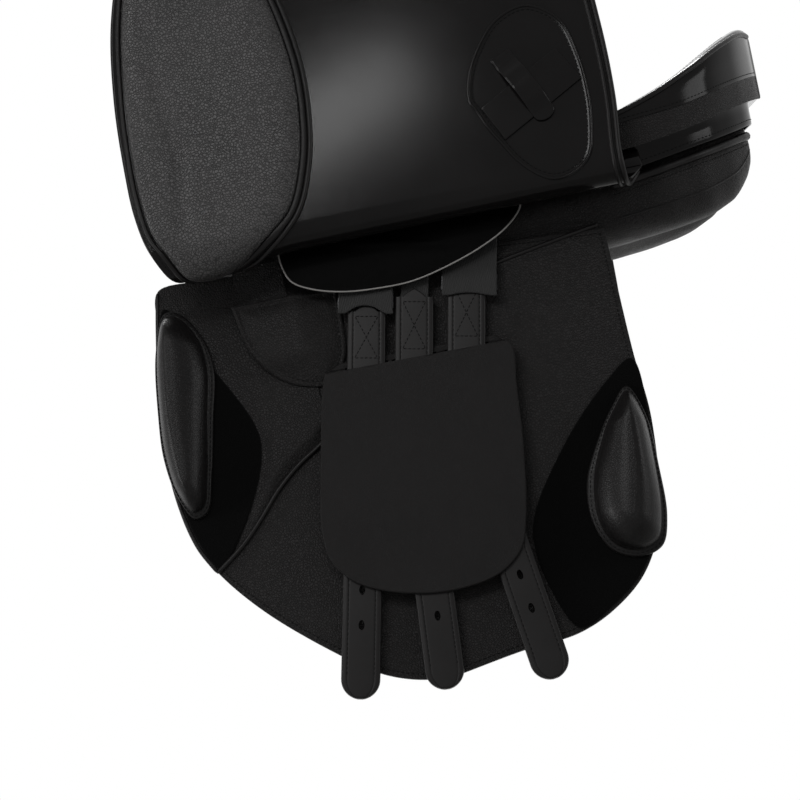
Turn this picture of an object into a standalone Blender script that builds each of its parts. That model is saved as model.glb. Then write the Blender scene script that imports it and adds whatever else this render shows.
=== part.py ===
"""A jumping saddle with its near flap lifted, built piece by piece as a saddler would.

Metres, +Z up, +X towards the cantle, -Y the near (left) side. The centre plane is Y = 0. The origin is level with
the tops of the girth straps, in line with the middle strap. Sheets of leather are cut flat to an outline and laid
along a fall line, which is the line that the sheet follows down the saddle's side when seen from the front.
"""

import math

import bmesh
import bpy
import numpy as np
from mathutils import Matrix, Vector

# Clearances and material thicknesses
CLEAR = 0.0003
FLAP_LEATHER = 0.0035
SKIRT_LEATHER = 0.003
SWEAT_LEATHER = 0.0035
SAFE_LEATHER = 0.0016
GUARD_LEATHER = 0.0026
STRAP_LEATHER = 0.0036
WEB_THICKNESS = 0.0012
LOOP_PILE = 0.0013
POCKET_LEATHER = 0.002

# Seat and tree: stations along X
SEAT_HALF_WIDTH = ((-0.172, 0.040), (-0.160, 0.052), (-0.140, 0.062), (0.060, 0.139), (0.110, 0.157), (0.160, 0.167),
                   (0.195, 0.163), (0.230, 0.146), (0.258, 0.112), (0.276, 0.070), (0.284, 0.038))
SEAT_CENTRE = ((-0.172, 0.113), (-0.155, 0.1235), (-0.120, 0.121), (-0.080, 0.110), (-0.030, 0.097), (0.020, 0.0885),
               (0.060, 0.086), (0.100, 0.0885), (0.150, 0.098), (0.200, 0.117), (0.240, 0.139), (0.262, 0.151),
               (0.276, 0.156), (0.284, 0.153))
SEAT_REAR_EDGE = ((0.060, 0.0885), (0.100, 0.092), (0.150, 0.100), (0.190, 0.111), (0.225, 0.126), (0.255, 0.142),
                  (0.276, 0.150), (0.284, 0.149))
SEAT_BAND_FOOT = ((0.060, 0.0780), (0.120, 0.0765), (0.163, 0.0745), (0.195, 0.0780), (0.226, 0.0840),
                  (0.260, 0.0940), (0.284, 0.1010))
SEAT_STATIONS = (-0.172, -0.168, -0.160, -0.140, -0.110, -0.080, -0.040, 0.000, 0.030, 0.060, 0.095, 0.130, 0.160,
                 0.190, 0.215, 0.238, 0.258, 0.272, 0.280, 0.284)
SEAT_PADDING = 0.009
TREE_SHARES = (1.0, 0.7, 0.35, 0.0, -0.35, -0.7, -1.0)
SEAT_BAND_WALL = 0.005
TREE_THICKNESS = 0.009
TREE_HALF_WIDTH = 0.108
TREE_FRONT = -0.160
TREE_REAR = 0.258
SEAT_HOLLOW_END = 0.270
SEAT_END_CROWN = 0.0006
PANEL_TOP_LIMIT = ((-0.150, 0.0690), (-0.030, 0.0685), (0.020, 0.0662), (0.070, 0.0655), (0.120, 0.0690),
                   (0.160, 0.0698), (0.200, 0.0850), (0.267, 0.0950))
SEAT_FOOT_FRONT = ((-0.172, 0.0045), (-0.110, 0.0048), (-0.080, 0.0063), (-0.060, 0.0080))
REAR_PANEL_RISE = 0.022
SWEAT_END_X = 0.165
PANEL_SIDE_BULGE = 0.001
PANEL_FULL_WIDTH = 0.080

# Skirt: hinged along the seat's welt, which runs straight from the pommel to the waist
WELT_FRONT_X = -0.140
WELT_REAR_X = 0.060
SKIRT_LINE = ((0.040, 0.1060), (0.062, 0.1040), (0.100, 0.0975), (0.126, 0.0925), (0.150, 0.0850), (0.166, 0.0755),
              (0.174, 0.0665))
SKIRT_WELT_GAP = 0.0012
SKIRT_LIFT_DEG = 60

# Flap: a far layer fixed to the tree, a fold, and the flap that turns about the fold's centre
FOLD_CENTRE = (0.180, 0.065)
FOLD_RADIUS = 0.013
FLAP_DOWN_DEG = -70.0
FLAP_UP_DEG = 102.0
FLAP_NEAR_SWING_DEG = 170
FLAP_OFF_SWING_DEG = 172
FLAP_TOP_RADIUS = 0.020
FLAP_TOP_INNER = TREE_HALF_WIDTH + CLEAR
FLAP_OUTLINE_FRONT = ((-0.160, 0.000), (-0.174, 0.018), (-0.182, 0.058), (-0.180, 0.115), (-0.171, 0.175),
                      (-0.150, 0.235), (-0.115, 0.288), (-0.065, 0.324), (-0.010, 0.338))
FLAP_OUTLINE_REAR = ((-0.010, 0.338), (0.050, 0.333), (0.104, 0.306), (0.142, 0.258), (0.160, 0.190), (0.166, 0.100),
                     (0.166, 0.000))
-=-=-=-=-
YOUR TASK: Set down the lines above as they stand, starting with the first line and ending with the line that contains "POCKET_LEATHER = 0.002".

OUTPUT FOR THIS TASK:
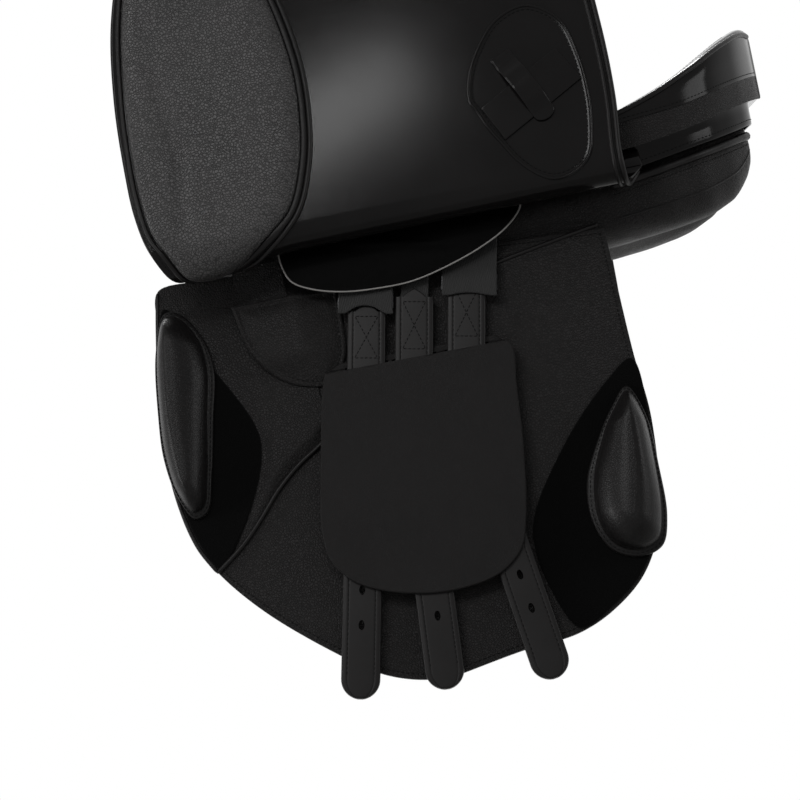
Turn this picture of an object into a standalone Blender script that builds each of its parts. That model is saved as model.glb. Then write the Blender scene script that imports it and adds whatever else this render shows.
=== part.py ===
"""A jumping saddle with its near flap lifted, built piece by piece as a saddler would.

Metres, +Z up, +X towards the cantle, -Y the near (left) side. The centre plane is Y = 0. The origin is level with
the tops of the girth straps, in line with the middle strap. Sheets of leather are cut flat to an outline and laid
along a fall line, which is the line that the sheet follows down the saddle's side when seen from the front.
"""

import math

import bmesh
import bpy
import numpy as np
from mathutils import Matrix, Vector

# Clearances and material thicknesses
CLEAR = 0.0003
FLAP_LEATHER = 0.0035
SKIRT_LEATHER = 0.003
SWEAT_LEATHER = 0.0035
SAFE_LEATHER = 0.0016
GUARD_LEATHER = 0.0026
STRAP_LEATHER = 0.0036
WEB_THICKNESS = 0.0012
LOOP_PILE = 0.0013
POCKET_LEATHER = 0.002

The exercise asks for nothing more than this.